During the hour that the three backup clients were running, I was able
to run mjg@'s dtrace script and generate a flame graph, which is
viewable at <https://people.csail.mit.edu/wollman/dtrace-terad.2.svg>.
This just shows what the backup clients themselves are doing, and not
what's going on in the vnlru or nfsd processes.  You can ignore all
the umtx stacks since that's just coordination between the threads in
the backup client.

On the "oncpu" side, the trace captures a lot of time spent spinning
in lock_delay(), although I don't see where the alleged call site
acquires any locks, so there must have been some inlining.  On the
"offcpu" side, it's clear that there's still a lot of time spent
sleeping on vnode_list_mtx in the vnode allocation pathway, both
directly from vn_alloc_hard() and also from vnlru_free_impl() after
the mutex is dropped and then needs to be reacquired.

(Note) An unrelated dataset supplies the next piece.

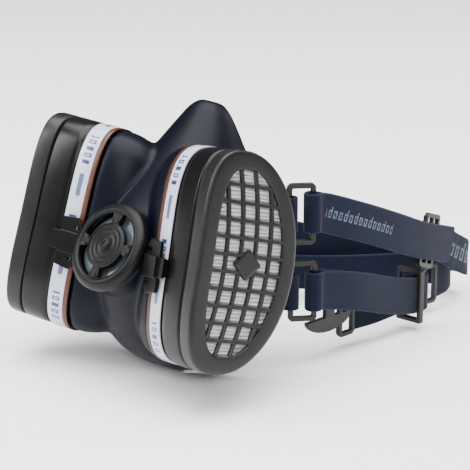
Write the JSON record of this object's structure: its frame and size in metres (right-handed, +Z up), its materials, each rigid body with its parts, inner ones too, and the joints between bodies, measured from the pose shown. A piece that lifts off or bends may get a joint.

In ZFS, there's also a substantial number of waits (shown as
sx_xlock_hard stack frames), in both the easy case (a free vnode was
readily available) and the hard case where vn_alloc_hard() calls
vnlru_free_impl() and eventually zfs_inactive() to reclaim a vnode.
Looking into the implementation, I noted that ZFS uses a 64-entry hash
lock for this, and I'm wondering if there's an issue with false
sharing.  Can anyone with ZFS experience speak to that?  If I
increased ZFS_OBJ_MTX_SZ to 128 or 256, would it be likely to hurt
something else (other than memory usage)?  Do we even know that the
low-order 6 bits of ZFS object IDs are actually uniformly distributed?